An
example of the latter hit the news briefly last week. It seems
that since 1965 the U.S. Navy has leased Nanoose Bay on Vancouver
Island in British Columbia from the province as a torpedo testing
ground. Apparently the muddy seabed there makes it feasible to retrieve
the torpedoes after testing.
With
the lease about to expire, British Columbia's government wants to
demand as a condition of renewing the lease a pledge that no nuclear-armed
ships enter the strait where the bay is located. But the U.S. Navy
has a policy of neither confirming nor denying the presence of nuclear
weapons aboard its ships which probably but not absolutely means
at least some ships entering the strait do carry nuclear weapons.
Since
the provincial government is being stubborn about the issue, Canada's
federal government hass expropriated the 140-square mile area around
Nanoose Bay so it can continue to be used by the U.S. Navy.

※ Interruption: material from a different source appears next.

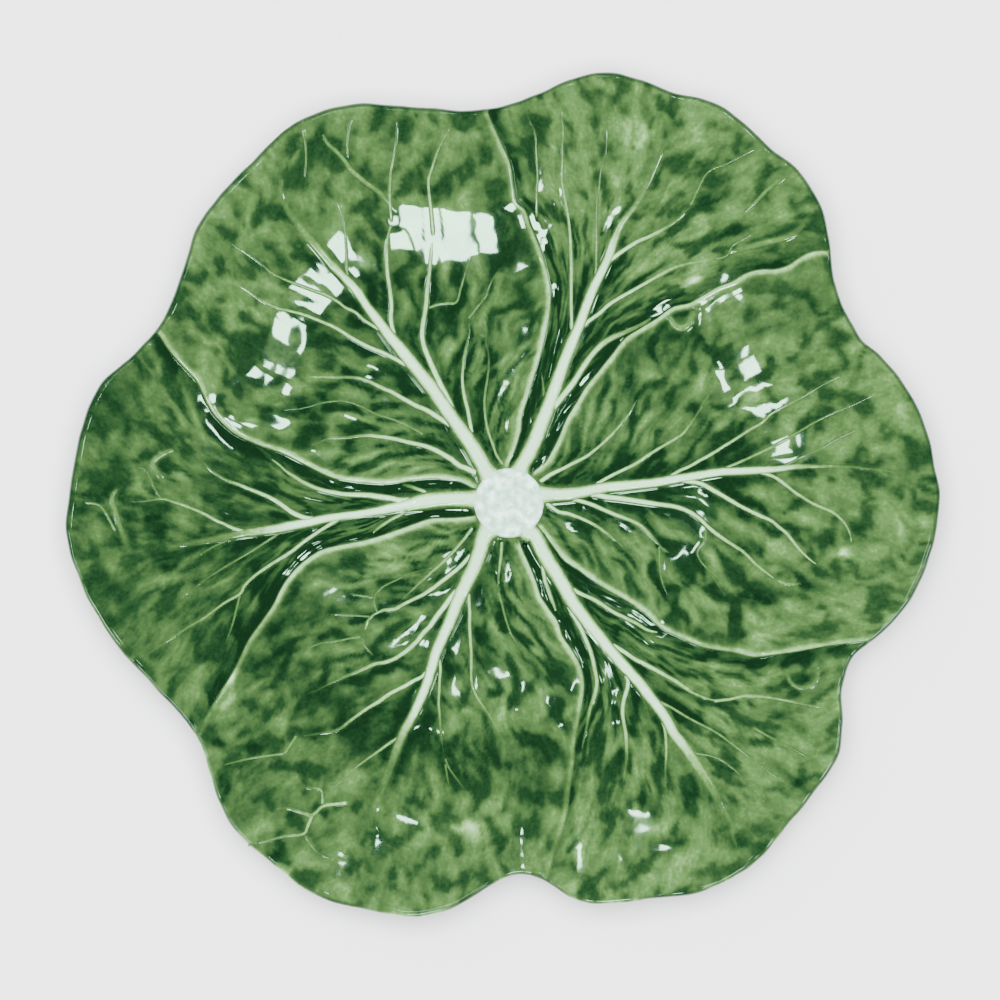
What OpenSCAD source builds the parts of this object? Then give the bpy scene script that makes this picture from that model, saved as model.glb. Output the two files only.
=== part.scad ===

This
has led to bitterness on the part of some British Columbians who
complain that their federal government is more concerned about the
U.S. government's defense policies than about the concern of Canadians
who actually live in the area.
Now
I'm not saying that this incident is likely to trigger overt and
outright hostility between the United States and Canada of the kind
that might jeopardize the peacefulness of what has long been advertised
as the longest peaceful and unguarded border in the world. But it
does create a completely unnecessary source of friction between
two countries whose relations have not always been utopian but have
generally been better than merely cordial.
Why
insist on keeping that testing station open in the post-Cold War
era when the locals in another country object? I submit it is at
least in part because of the imperial impulse that drives so many
U.S. policy-makers. We might not have communism to kick around anymore
but we have responsibilities and burdens. If that means purposely
alienating a bunch of Canadians, that's just tough.
So
U.S. Canadian relations take a hit almost certainly not a fatal
one, but a hit nonetheless. A significant number of British Columbians
now have more tangible reasons to view Washington as arrogant and
out of touch and some will transfer that hostility to American
tourists and visitors. Peace and amicability are at least slightly
undermined.
OTHER
KOSOVO CASUALTIES
Kosovo,
with its position between the Middle East and Europe and its tattered
levels of civil society and formal government, was a haven for drug
smugglers before the war. Indeed, more than one commentator noted
that the Kosovo Liberation Army was in part financed by Kosovar
Albanian drug smugglers with headquarters in Switzerland and used
some of its operations to lend a hand to the drug traffickers.
But
the war in Kosovo has turned the province into an outright magnet
for international traffickers and mafiosi. More operations have
been conducted across the borders with Albania and Macedonia and
those borders have become more reliably permeable. The modicum of
authority exercised by Serbs in Kosovo has been disintegrated and
NATO troops aren't close to establishing their own authority, let
alone becoming familiar with the region and its hidden byways. So
a bad situation has been made worse.
About
170 people in Kosovo have been killed or injured in the past months
in accidents involving land mines and unexploded bombs in Kosovo
according to a World Health Organization report. More casual casualties
of the imperial impulse.
Then
there's the $30 billion in infrastructure damages (most of which
will be repaired, when all is said and done, at the expense of the
most passive of casual casualties, U.S. taxpayers).
BULGARIAN
REPERCUSSIONS
Compared
to all this the undermining of the 1999 European Month of Culture,
now underway in Plovdiv, Bulgaria, as
reported in the Christian Science Monitor might seem
like a small matter. But there's no question that the war, which
destroyed corridors through Yugoslavia between Bulgaria and the
rest of the Europe, has turned the festival from a beacon of hope
for beleaguered Bulgaria into a bust.
This
is especially sad in that Bulgaria, which historically has influenced
Thracian, Greek, Roman and Turkish culture, had hoped the Month
of Culture would be a significant symbol of the country's reorientation
toward the West. In 1992 60 percent of Bulgaria's exports went to
Russia but now only 4 percent do. The country groaned under a particularly
egregious version of communist dictatorship for years it
was used as something of a "safe house" for international
plots and plotters by the KGB and desperately wants to move
in a different direction. It even brought in the University of San
Diego Law School's Bernard Siegan, author of Economic Liberty
and the Constitution to help fashion a constitution that protected
property rights and economic freedom.
But
NATO's war cut off land routes between Bulgaria and the rest of
Europe. So Bulgaria finds itself in the ironic position of having
its hopes of closer ties with Western Europe dashed at least for
the present by the institution that to some extent symbolizes
the very hopes and dreams of westernization many Bulgarians cling
to.
Bulgaria
was a long way from out of trouble before the latest setback. If
it reverts to authoritarianism it won't be solely because of the
Kosovo war ruining a little festival. But the war won't have helped.